Check this simple console recording to see how looks a regular install.

⚠️ ⚠️ ⚠️ ⚠️ ⚠️ ⚠️

WARNING: Since the end of February 2021 we simplified the integration with AD, you need to check this document if you want to upgrade your old setup.

Users of new installs will not have issues, just follow the install procedure below and you will be safe.

Introduction & Checks

To avoid permission problems we recommend you to held the files under the /root directory, so from this moment and forward you need to be root to run the following commands, sudo -i is your friend if you are not root.

If you are behind a proxy remember you can use apt over it to update, upgrade and install the needed apps. Just export the following variables and all traffic will be routed to the external network through your declared proxy, here you have an example:

export http_proxy="http://user:password@proxy.enterprise.cu:3128/"
export https_proxy="http://user:password@proxy.enterprise.cu:3128/"

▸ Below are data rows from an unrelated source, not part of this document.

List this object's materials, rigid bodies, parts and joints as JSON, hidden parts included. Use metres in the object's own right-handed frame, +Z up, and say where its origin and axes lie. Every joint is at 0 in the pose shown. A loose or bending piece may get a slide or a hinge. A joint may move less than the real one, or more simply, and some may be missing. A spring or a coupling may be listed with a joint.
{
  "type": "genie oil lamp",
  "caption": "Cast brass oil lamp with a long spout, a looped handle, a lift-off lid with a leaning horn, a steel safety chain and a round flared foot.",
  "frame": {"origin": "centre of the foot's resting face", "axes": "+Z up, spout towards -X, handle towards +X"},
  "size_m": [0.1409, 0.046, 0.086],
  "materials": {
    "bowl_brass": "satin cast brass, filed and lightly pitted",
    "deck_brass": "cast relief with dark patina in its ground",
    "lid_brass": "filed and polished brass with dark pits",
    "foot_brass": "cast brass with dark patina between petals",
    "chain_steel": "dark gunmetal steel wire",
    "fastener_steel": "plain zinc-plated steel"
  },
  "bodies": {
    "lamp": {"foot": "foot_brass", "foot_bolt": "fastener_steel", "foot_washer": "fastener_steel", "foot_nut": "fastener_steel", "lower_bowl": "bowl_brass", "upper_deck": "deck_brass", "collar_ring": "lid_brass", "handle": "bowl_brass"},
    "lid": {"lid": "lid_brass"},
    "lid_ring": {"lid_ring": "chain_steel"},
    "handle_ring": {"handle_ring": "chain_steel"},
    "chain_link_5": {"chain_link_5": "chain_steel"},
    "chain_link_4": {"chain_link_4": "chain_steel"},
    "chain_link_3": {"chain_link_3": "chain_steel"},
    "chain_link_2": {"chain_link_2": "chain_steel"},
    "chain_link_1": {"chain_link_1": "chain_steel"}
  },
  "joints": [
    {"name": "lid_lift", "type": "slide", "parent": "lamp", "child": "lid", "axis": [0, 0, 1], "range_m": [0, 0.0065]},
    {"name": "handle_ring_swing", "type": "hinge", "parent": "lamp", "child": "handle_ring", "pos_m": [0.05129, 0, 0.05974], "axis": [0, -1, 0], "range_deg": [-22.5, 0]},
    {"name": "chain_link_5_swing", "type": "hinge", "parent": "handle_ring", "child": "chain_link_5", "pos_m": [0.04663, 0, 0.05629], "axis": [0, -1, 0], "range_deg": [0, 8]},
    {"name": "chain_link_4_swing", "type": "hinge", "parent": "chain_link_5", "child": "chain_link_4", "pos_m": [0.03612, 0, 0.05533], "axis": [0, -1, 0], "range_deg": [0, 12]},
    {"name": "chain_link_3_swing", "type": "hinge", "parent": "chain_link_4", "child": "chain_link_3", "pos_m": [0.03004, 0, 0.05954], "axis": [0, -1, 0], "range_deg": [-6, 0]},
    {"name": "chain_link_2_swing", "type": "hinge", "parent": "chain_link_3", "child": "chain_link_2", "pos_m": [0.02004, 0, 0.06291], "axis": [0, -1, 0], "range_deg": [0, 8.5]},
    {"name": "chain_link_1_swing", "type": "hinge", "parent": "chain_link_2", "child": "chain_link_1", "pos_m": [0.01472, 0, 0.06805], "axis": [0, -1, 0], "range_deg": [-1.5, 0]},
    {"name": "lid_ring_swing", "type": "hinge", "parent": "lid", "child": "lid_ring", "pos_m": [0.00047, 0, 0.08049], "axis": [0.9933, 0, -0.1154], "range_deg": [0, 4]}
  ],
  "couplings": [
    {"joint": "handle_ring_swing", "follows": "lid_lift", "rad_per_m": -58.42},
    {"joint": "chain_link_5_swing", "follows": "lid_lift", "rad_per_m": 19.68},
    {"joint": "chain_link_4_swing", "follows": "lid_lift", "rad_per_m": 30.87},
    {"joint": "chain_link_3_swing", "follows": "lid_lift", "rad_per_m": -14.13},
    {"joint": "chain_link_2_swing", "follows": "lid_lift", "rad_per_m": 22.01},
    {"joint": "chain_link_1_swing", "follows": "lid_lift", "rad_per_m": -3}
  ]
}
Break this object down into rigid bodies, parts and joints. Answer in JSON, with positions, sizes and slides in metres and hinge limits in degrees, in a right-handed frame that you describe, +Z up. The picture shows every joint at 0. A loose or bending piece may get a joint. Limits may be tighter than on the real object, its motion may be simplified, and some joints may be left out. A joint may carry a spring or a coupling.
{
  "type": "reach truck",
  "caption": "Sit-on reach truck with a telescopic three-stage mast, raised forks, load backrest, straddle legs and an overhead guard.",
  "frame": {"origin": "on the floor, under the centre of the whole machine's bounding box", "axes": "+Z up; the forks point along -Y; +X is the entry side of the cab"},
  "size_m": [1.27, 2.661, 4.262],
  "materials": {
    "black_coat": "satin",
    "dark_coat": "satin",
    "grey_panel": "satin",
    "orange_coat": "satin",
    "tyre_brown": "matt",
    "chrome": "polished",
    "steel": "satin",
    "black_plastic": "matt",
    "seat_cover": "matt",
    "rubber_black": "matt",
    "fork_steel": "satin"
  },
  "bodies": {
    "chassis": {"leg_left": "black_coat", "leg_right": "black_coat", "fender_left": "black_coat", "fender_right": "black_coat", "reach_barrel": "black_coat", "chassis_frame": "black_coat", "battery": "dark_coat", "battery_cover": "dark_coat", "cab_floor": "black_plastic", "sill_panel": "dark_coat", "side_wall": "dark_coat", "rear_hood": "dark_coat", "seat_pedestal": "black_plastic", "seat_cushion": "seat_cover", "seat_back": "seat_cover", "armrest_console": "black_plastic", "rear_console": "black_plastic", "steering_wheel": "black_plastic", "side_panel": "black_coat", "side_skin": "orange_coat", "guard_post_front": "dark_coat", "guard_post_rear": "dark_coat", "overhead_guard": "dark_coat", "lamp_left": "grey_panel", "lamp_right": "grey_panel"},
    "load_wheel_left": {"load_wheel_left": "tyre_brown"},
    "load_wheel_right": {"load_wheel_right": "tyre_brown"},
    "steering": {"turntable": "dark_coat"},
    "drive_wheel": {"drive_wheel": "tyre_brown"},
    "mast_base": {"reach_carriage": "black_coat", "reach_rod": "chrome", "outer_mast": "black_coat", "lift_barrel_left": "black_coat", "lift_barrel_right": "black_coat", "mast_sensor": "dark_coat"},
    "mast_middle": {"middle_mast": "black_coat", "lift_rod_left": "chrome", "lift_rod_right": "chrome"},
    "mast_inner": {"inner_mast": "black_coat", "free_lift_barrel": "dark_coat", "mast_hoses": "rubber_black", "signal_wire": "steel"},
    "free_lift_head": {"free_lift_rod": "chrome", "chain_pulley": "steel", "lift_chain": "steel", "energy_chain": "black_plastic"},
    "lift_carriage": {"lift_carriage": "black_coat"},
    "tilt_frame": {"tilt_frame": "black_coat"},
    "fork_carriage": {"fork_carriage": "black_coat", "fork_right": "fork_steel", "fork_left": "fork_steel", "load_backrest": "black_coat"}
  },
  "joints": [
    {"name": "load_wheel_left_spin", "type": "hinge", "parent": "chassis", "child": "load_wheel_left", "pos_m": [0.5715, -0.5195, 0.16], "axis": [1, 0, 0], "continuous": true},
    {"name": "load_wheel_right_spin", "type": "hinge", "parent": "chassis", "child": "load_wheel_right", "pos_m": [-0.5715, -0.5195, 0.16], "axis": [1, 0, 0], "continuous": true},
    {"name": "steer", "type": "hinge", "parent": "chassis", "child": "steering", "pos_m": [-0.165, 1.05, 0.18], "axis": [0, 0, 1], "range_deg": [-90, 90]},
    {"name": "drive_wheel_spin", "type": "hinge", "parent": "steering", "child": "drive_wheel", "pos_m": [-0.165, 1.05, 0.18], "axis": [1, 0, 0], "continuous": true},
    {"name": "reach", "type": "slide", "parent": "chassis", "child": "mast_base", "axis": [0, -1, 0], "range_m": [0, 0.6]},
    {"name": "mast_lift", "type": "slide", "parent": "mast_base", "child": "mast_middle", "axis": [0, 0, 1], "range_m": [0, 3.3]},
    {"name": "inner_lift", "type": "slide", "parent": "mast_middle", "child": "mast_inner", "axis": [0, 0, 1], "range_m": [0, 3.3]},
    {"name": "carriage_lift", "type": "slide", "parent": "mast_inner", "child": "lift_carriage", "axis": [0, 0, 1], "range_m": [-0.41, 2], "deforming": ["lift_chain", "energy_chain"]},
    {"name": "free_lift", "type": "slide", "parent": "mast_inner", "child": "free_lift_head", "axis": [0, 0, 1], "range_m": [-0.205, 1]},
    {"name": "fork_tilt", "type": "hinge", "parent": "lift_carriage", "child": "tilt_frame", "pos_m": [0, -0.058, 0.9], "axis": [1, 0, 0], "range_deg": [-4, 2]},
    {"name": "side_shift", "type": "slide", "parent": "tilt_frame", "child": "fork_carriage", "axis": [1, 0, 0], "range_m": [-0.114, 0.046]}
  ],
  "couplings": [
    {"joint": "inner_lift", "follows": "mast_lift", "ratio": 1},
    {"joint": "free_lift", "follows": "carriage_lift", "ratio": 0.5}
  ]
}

You need to setup a proxy also for git tor work, just do this (If not done already):

echo "[http]" >> ~/.gitconfig
echo "    proxy = http://user:password@proxy.enterprise.cu:3128/" >> ~/.gitconfig

If your setup use a proxy without username and password authentication just omit the "user:password@" part in the lines above, like this: http://proxy.enterprise.cu:3128/

Remember to substitute user, password, proxy.enterprise.cu (proxy server fully qualified domain name) and 3128 (port) with the correct values for your environment.

Initial Setup

Just update and upgrade your system, install dependencies and clone this repository under /root, like this:

Warning! the recommended branch for productions environments is the master branch, don't use any other branch on production!

cd /root
apt update
apt upgrade
apt install git make -y
git clone https://github.com/stdevPavelmc/mailad
cd mailad
git checkout master
git pull

Prepare Your Server

To prepare your server for installation you need to first create the default config. For that just run this command:

make conf

This step will create the folder /etc/mailad and place a default mailad.conf file on it. Now you are ready yo start configuring your system.

Initial Config

Read and fill all needed variables on the /etc/mailad/mailad.conf file, please read carefully and choose wisely!

At this point the fast & furious ones can just run make all and follow the clues, the rest of the mortals just follow the next steps

Dependencies Handling

Call the dependencies to install all the needed tools, like this:

make deps

This will install a group of needed tools to run the provision scripts, if all go well no error must be shown; if an error is shown then you must work it out as it will be 99% of the time a problem related to the repository link and updates.

Checks

Once you have installed the dependencies it's time to check the local config for errors:

make conf-check

This will check for some of the pre-defined scenarios and configs, if any problem is found you will be warned about it.

Most Common Pitfalls

  • Hostname: your server need to know your full qualified hostname see this tutorial to know how to solve that issue
  • ldapsearch errors: 100% of the time is due to a typo on the mailad.conf file, check it carefully

We are ready to install now... Oh wait! We need to generate the SSL certificates first ;-)

Certificate Creation

All client communications must be encrypted, so you will need at least a self signed certificate for internal use. This certificate will be used by postfix & dovecot.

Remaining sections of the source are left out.